L’ufficiale tarantino dei Carabinieri ucciso dalla mafia il 4 maggio 1980 resta un simbolo di coraggio e sacrificio per la legalità
Sono passati quarantacinque anni dalla notte del 4 maggio 1980, quando il capitano dei Carabinieri Emanuele Basile fu assassinato da due sicari mafiosi mentre era in compagnia di sua moglie e la sua bambina di appena 4 anni. Lo colpirono alle spalle, freddandolo davanti agli occhi della moglie. Un omicidio brutale, pensato per lanciare un messaggio chiaro a chiunque osasse ostacolare gli interessi mafiosi.
Oggi, in occasione dell’anniversario della sua morte, ricordiamo non solo il carabiniere, ma soprattutto l’uomo coraggioso che ha sacrificato la propria vita per difendere lo Stato e combattere la mafia.
Basile, originario di Taranto, aveva solo 30 anni quando fu ucciso.
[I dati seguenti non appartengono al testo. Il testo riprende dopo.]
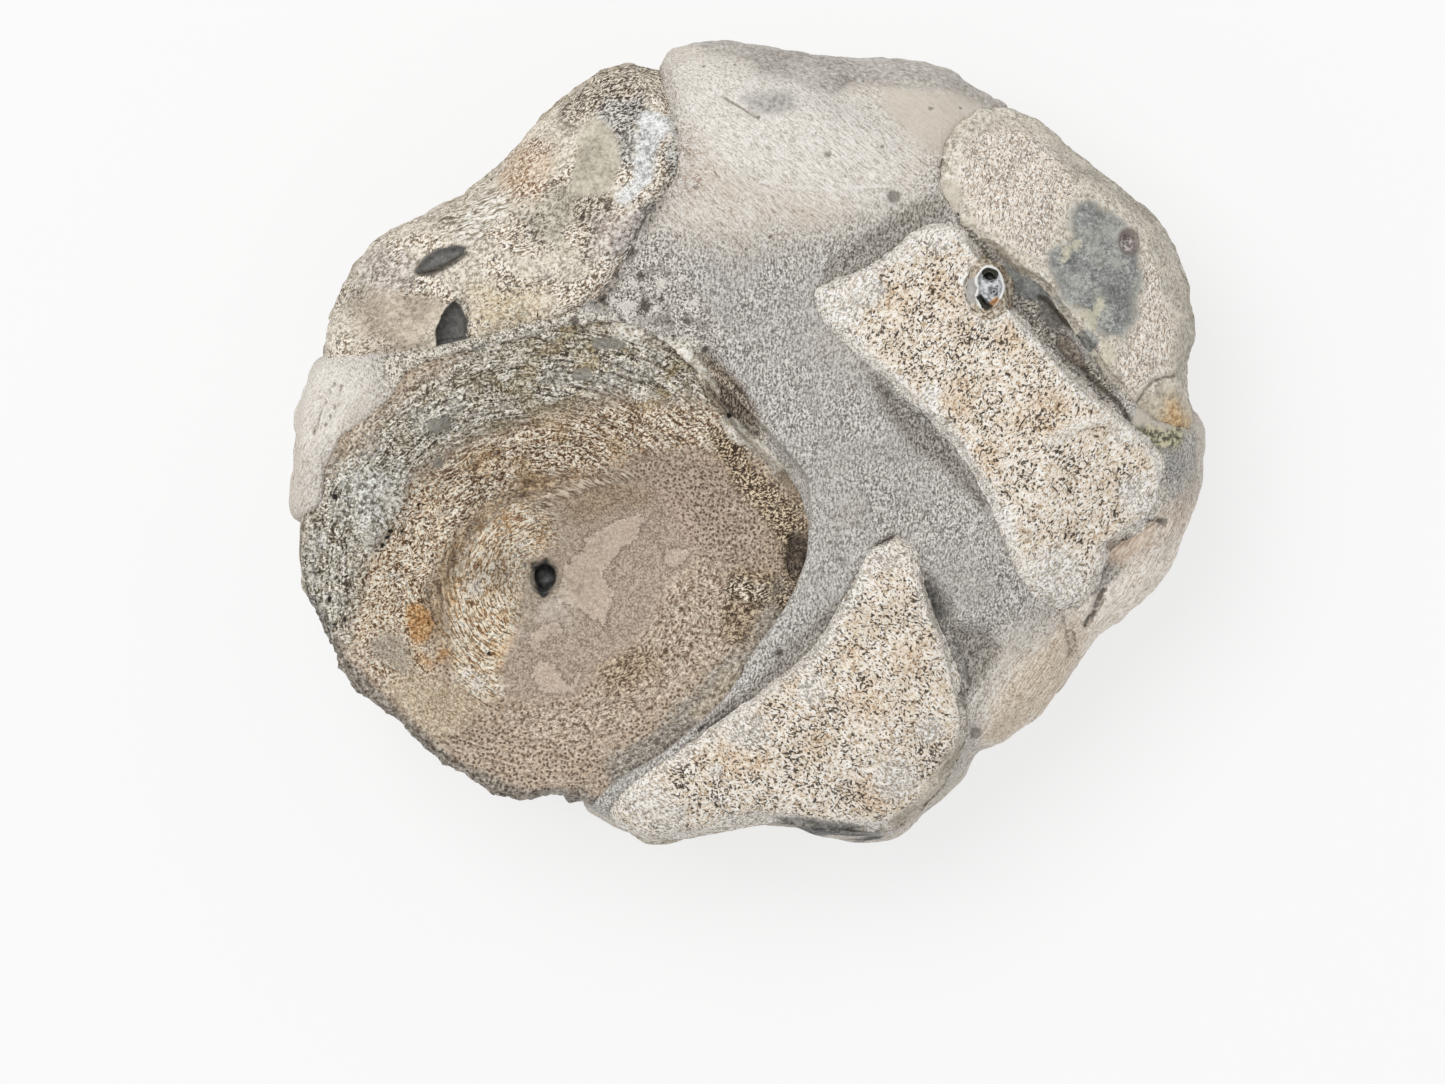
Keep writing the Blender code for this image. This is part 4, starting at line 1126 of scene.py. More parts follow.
mossy = coated(
    (curls * 0.4 + speck * 0.3 + streaks * 0.3).ramp(
        (60, 53, 40), (196, 187, 168), (253, 250, 241), 0.05),
    (blotch.step(0.5, 0.6) * 0.6, curls, (76, 70, 48), (144, 134, 104), (206, 198, 172)),
    (blotch.step(0.45, 0.38) * 0.7, speck, (104, 101, 94), (180, 176, 167), (238, 235, 227)),
    (bands.step(0.47, 0.38) * (0.35 + streaky * 0.4), curls,
     (44, 36, 27), (92, 78, 58), (150, 134, 108)),
    (bands.step(0.52, 0.6) * (0.5 + streaky * 0.3), curls,
     (160, 144, 112), (232, 224, 204), (250, 246, 234)),
    (yellowed * streaky * 0.3, (198, 170, 118)),
)
oval = (place.zone("oval") + (speck - 0.5) * 0.3).step(0.35, 0.5)
ledge = (place.zone("ledge") + ragged * 0.6).step(0.5, 0.95)
dark_rim = place.over("dark_rim", ragged * 0.8, 0.4, 0.92)
hollow = place.over("rim_hollow", ragged * 0.4, 0.2)
rust = place.over("rust", ragged * 0.4, 0.25, 0.85).larger(
    place.over("rust_front", ragged * 0.6, 0.3, 0.7)
)
white = (place.zone("white_spot") + ragged * 0.5 + (curls - 0.5) * 1.8).step(0.45, 0.9) * 0.8
crust = (place.zone("cream_crust") + ragged * 0.25).step(0.55, 0.8)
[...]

Era stretto collaboratore del giudice Paolo Borsellino, all’epoca sostituto procuratore a Marsala, e stava portando avanti indagini delicate su traffici di droga e intrecci mafiosi, lavorando al fianco delle prime procure che iniziavano a costruire una strategia investigativa contro Cosa Nostra.
La sua morte scosse le istituzioni e la società civile, diventando un simbolo del costo enorme che paga chi decide di stare dalla parte della giustizia e sfidare apertamente la criminalità organizzata.
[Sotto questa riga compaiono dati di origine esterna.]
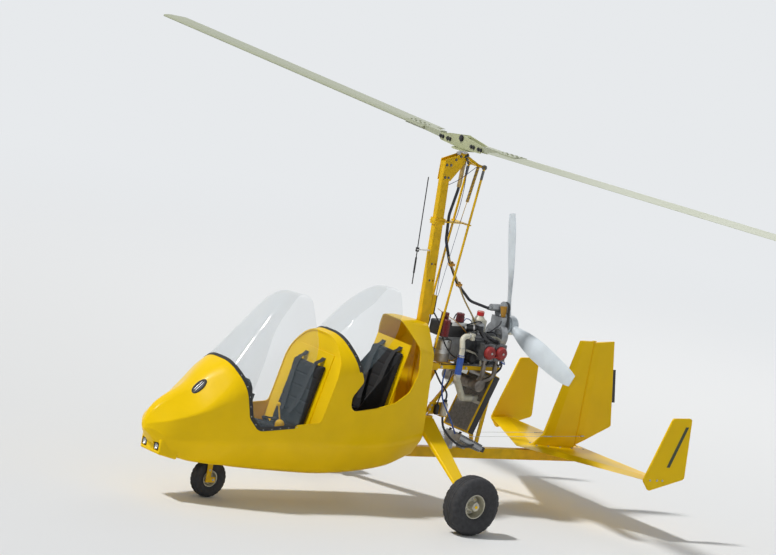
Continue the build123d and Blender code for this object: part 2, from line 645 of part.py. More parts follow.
def blade():
    # root strap between the cheeks, cuff, and a constant-chord blade to the tip
    strap = Pos(0, 250, 0) * Box(60 - 2 * SEAT, 350, 26)
    outline = Polyline((-29.7, 420), (29.7, 420), (62, 520), (70, 700), (-50, 700), (-46, 520), close=True)
    cuff = Pos(0, 0, -15) * extrude(make_face(Plane.XY * outline), 30, dir=(0, 0, 1))
    # root plates over and under the blade, tapering outwards from the ends of the cheeks
    faces = []
    for y, width, height in ((276, 59.4, 44), (840, 66, 16)):
        plane = Plane(origin=(0, y, 0), x_dir=(1, 0, 0), z_dir=(0, 1, 0))
        faces.append(plane * Rectangle(width, height))
    strap = strap + cuff + loft(faces, ruled=True)
    for y in (500, 560, 620, 680):
        for x in (-14, 24):
            strap = strap + Pos(x, y, 0) * Cylinder(8, 42)
    section = blade_profile(BLADE_CHORD, BLADE_THICK)
    aerofoil = Pos(0, BLADE_ROOT, 0) * extrude(section, ROTOR_RADIUS - BLADE_ROOT, dir=(0, 1, 0))
    aerofoil = mirror(aerofoil, about=Plane.YZ)
    return strap + aerofoil


for index, word in enumerate(("a", "b")):
    one = Rot(0, 0, 180 * index) * Rot(CONING, 0, 0) * blade()
    put("rotor_blade_" + word, around_head(one - hub))

# Propeller
prop_hub = Cylinder(74, 60) + Pos(0, 0, 36) * Cylinder(58, 12)
for index in range(6):
    nut = extrude(RegularPolygon(9, 6), 10, both=True)
    prop_hub = prop_hub + Rot(0, 0, 60 * index + 30) * Pos(50, 0, -34) * nut
prop_hub = prop_hub + Pos(0, 0, -38) * Cylinder(30, 16)
prop_hub = prop_hub - Cylinder(SHAFT_R + FIT, 200)
prop_hub = Pos(PROP_X, 0, PROP_Z) * Rot(0, 90, 0) * prop_hub
put("propeller_hub", prop_hub)


# radius, chord, thickness, pitch angle, and how far the section sweeps behind the blade axis
PROP_ROWS = (
    dict(r=60, chord=62, thick=40, pitch=44, back=0),
    dict(r=150, chord=96, thick=30, pitch=38, back=4),
    dict(r=320, chord=146, thick=20, pitch=28, back=8),
    dict(r=560, chord=150, thick=13, pitch=20, back=8),
    dict(r=780, chord=124, thick=8, pitch=15, back=2),
    dict(r=PROP_R, chord=92, thick=5, pitch=13, back=-4),
)


def prop_blade():
    faces = []
    for row in PROP_ROWS:
        plane = Plane(origin=(0, 0, row["r"]), x_dir=(1, 0, 0), z_dir=(0, 0, 1))
        plane = plane.rotated((0, 0, 90 - row["pitch"]))
        lead = row["chord"] * 0.45 + row["back"]
        trail = lead - row["chord"]
        edge = max(1.2, row["thick"] * 0.12)
        crest = lead - row["chord"] * 0.35
        with BuildLine(plane) as line:
            Line((lead, -edge), (lead, edge))
            ThreePointArc((lead, edge), (crest, row["thick"] * 0.28), (trail, edge * 0.6))
            Line((trail, edge * 0.6), (trail, -edge * 0.6))
            ThreePointArc((trail, -edge * 0.6), (crest, -row["thick"] * 0.72), (lead, -edge))
        faces.append(make_face(line.line))
    return loft(faces)


for index in range(3):
    angle = PROP_PHASE + 120 * index
    one = Pos(PROP_X, 0, PROP_Z) * Rot(-angle, 0, 0) * prop_blade()
    put("propeller_blade_" + str(index + 1), one - prop_hub)

# Main gear
CALIPER_Y = 826.0
DISC_R = 80.0
HUB_R = MAIN_AXLE_R + FIT + MAIN_RIM_R * 0.22
legs = []
for side, word in ((1, "left"), (-1, "right")):
    root = (-64, side * 120, 668)
    tip = (-36, side * 800, 262)
    run = Vector(*tip) - Vector(*root)
    faces = []
    for point, chord, depth in ((root, 180, 40), (tip, 100, 24)):
        plane = Plane(origin=point, x_dir=(1, 0, 0), z_dir=run)
        faces.append(plane * RectangleRounded(chord, depth, 9))
    leg = loft(faces)
    leg = leg + box(-50, 30, side * 760, side * 800, 195, 262 + 12)
    leg = leg + Pos(0, side * (TRACK / 2 - 40), MAIN_R) * Rot(90, 0, 0) * Cylinder(MAIN_AXLE_R, 214)
    leg = leg + Pos(0, side * 775, MAIN_R) * Rot(90, 0, 0) * Cylinder(34, 50)
    # brake caliper: a bridge over the edge of the disc
    for y in (CALIPER_Y - 18, CALIPER_Y + 8):
        leg = leg + box(-94, -56, side * y, side * (y + 10), MAIN_R - 24, MAIN_R + 24)
    leg = leg + box(-101, -88, side * (CALIPER_Y - 18), side * (CALIPER_Y + 18), MAIN_R - 24, MAIN_R + 24)
    leg = leg + box(-88, -20, side * 770, side * (CALIPER_Y - 8), MAIN_R - 14, MAIN_R + 14)
    legs.append(leg)
    put("gear_leg_" + word, leg)
carry = box(-145, 20, -125, 125, 640, 700)
put("gear_carrier", carry - mast - rails - legs[0] - legs[1] - hull)


def wheel(name, centre, radius, width, rim_r, axle_r, hub_width, bolts):
    # tyre: flank from the bead out to the shoulder, then a nearly flat tread
    half = width / 2
    rise = radius - rim_r
    flank = [(rim_r, 0.62), (rim_r + rise * 0.16, 0.8), (rim_r + rise * 0.5, 1.0),
             (radius - rise * 0.16, 0.88), (radius, 0.4)]
    points = [(r, -half * share) for r, share in flank] + [(r, half * share) for r, share in reversed(flank)]
    soft = rise * 0.3
    radii = [2, soft * 0.3, soft, soft, soft * 0.6, soft * 0.6, soft, soft, soft * 0.3, 2]
    face = make_face(Plane.XY * FilletPolyline(*points, radius=radii, close=True))
    put(name + "_tyre", Pos(*centre) * revolve(face, Axis.Y))
    # rim: two flanges on a barrel, a dished web and a hub with bolts round it
    bore = axle_r + FIT
    lip = half * 0.62
    hub_r = bore + rim_r * 0.22
    end = hub_width / 2
    rim = [(bore, -end), (hub_r, -end), (hub_r, -5), (rim_r * 0.72, -12), (rim_r - 7, -lip + 6),
           (rim_r - 7, -lip), (rim_r, -lip), (rim_r, lip), (rim_r - 7, lip), (rim_r - 7, -lip + 14),
           (rim_r * 0.72, -3), (hub_r, 5), (hub_r, end), (bore, end)]
    face = make_face(Plane.XY * Polyline(*rim, close=True))
    rim = revolve(face, Axis.Y)
    for index in range(bolts):
        hole = Pos(rim_r * 0.56, 0, 0) * Rot(90, 0, 0) * Cylinder(rim_r * 0.075, 200)
        rim = rim - Rot(0, 360 / bolts * index, 0) * hole
    turn = Rot(0, 0, 180) if centre[1] < 0 else Rot(0, 0, 0)
    put(name + "_rim", Pos(*centre) * turn * rim)


wheel("main_left", (0, TRACK / 2, MAIN_R), MAIN_R, MAIN_WIDTH, MAIN_RIM_R, MAIN_AXLE_R, 120, 6)
wheel("main_right", (0, -TRACK / 2, MAIN_R), MAIN_R, MAIN_WIDTH, MAIN_RIM_R, MAIN_AXLE_R, 120, 6)
wheel("nose", (NOSE_WHEEL_X, 0, NOSE_R), NOSE_R, NOSE_WIDTH, NOSE_RIM_R, NOSE_AXLE_R, 88, 5)
for side, word in ((1, "left"), (-1, "right")):
    disc = Cylinder(DISC_R, 5) - Cylinder(HUB_R - 1, 20)
    for index in range(12):
        disc = disc - Rot(0, 0, 30 * index) * Pos(66, 0, 0) * Cylinder(5, 20)
    bell = Cylinder(HUB_R + 16, 38) - Cylinder(HUB_R - 1, 60)
    disc = disc + Pos(0, 0, -side * 16.5) * bell
    disc = Pos(0, side * CALIPER_Y, MAIN_R) * Rot(90, 0, 0) * disc
    NODES["main_" + word + "_rim"] = NODES["main_" + word + "_rim"] + disc.moved(Location((-MID_X, 0, 0)))

# Nose fork
FORK_Y = NOSE_WIDTH / 2 + 14
fork = Pos(STEER_X, 0, (STEM_TOP + 305) / 2) * Cylinder(STEM_R, STEM_TOP - 305)
fork = fork + box(STEER_X - 70, STEER_X + 34, -FORK_Y - 8, FORK_Y + 8, 300, 316)
for side in (-1, 1):
    y = side * FORK_Y
    fork = fork + box(STEER_X - 20, STEER_X + 20, y - 5, y + 5, 150, 310)
    fork = fork + box(NOSE_WHEEL_X - 18, STEER_X + 20, y - 5, y + 5, 122, 162)
fork = fork + Pos(NOSE_WHEEL_X, 0, NOSE_R) * Rot(90, 0, 0) * Cylinder(NOSE_AXLE_R, 2 * FORK_Y)
put("nose_fork", fork)

# Tail surfaces
stab = []
for side in (-1, 1):
    rows = ((0, -1133, -1830, KEEL_TOP + SEAT, 40), (side * STAB_HALF, -1633, -1850, KEEL_TOP + 6, 26))
    faces = []
    for y, lead, trail, base, depth in rows:
        plane = Plane(origin=(0, y, 0), x_dir=(1, 0, 0), z_dir=(0, -1, 0))
        crest = lead - 150
        outline = Polyline((lead, base + depth * 0.55), (crest, base + depth), (trail, base + depth * 0.5),
                           (trail, base + depth * 0.3), (crest, base), close=True)
        face = plane * make_face(outline)
        faces.append(face)
    stab.append(loft(faces))
stabiliser = stab[0] + stab[1]
put("stabiliser", stabiliser)
PLATE = [(-1633, 452), (-1820, 944), (-2010, 949), (-2046, 470), (-1704, 372)]
for side, word in ((1, "left"), (-1, "right")):
    y0 = side * STAB_HALF
    y1 = side * (STAB_HALF + 14)
    put("end_plate_" + word, slab(PLATE, min(y0, y1), max(y0, y1), 26))
# fin: lens-shaped sections from its foot to its top, with the hinge pin along its back edge
FIN_ROWS = ((455, -1190, 30), (486, -1290, 34), (560, -1372, 36), (640, -1393, 36), (1308, -1568, 24))
FIN_BACK = -1704.0
faces = []
for z, lead, thickness in FIN_ROWS:
    crest = lead + (FIN_BACK - lead) * 0.3
    half = thickness / 2
    outline = Polyline((lead, 0), (lead - 12, half * 0.42), (crest, half), (FIN_BACK, half * 0.6),
                       (FIN_BACK, -half * 0.6), (crest, -half), (lead - 12, -half * 0.42), close=True)
    faces.append(Plane(origin=(0, 0, z)) * make_face(outline))
fin = loft(faces, ruled=True) - stabiliser
fin = fin + rod((HINGE_X, 0, 474), (HINGE_X, 0, 1312), HINGE_R)
fin = fin + box(HINGE_X - 10, -1700, -8, 8, 474, 482) + box(HINGE_X - 10, -1700, -8, 8, 1305.5, 1312)
put("fin", fin - stabiliser)
RUDDER = [(HINGE_X - 4, 1299), (-1915, 1314), (TAIL_X, 645), (-2036, 633), (HINGE_X - 4, 490)]
faces = []
for z, trail in ((480, -2049), (1320, -2049)):
    outline = Polyline((HINGE_X - 4, 12), (HINGE_X - 60, 13), (trail, 2), (trail, -2), (HINGE_X - 60, -13),
                       (HINGE_X - 4, -12), close=True)
    faces.append(Plane(origin=(0, 0, z)) * make_face(outline))
rudder = loft(faces, ruled=True) & slab(RUDDER, -30, 30)
rudder = rudder + Pos(HINGE_X, 0, 894.5) * Cylinder(12, 809)
rudder = rudder - Pos(HINGE_X, 0, 897) * Cylinder(HINGE_R + FIT, 900)
rudder = rudder + box(HINGE_X - 40, HINGE_X - 16, -62, 62, 557, 563)
put("rudder", rudder)

os.makedirs("parts", exist_ok=True)
for name, shape in NODES.items():
    export_step(shape, "parts/" + name + ".step")
    print(name, len(shape.solids()), round(shape.volume / 1000, 1))
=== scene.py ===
import functools
import math

import bpy
from mathutils import Matrix, Vector


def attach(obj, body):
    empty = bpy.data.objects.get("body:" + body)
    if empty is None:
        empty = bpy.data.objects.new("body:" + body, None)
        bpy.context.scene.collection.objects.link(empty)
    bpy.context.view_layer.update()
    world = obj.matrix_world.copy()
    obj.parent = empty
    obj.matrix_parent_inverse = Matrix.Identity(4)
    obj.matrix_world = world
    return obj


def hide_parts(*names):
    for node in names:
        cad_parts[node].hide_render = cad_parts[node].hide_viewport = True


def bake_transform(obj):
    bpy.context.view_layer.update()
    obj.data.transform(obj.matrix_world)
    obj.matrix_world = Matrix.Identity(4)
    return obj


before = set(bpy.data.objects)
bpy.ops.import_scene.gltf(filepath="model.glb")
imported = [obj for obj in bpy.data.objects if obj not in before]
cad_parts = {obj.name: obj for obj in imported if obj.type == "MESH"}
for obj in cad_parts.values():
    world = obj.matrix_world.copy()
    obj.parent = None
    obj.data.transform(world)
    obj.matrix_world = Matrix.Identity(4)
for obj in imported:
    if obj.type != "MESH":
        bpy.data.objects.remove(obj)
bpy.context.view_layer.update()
midX = 0.1915  # stations count from the main axle; the frame's origin lies this far ahead of it
up, aft = (0, 0, 1), (-1, 0, 0)
bothSides = ((1, "left"), (-1, "right"))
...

Ricordare Emanuele Basile significa non solo onorare un uomo valoroso, ma anche rinnovare l’impegno contro la mafia e per la giustizia. È un dovere morale e civile, perché — come amava ripetere Paolo Borsellino — “chi ha paura muore ogni giorno, chi non ha paura muore una volta sola”. Basile, con il suo coraggio, ha scelto di vivere e morire senza paura. E per questo non sarà mai dimenticato.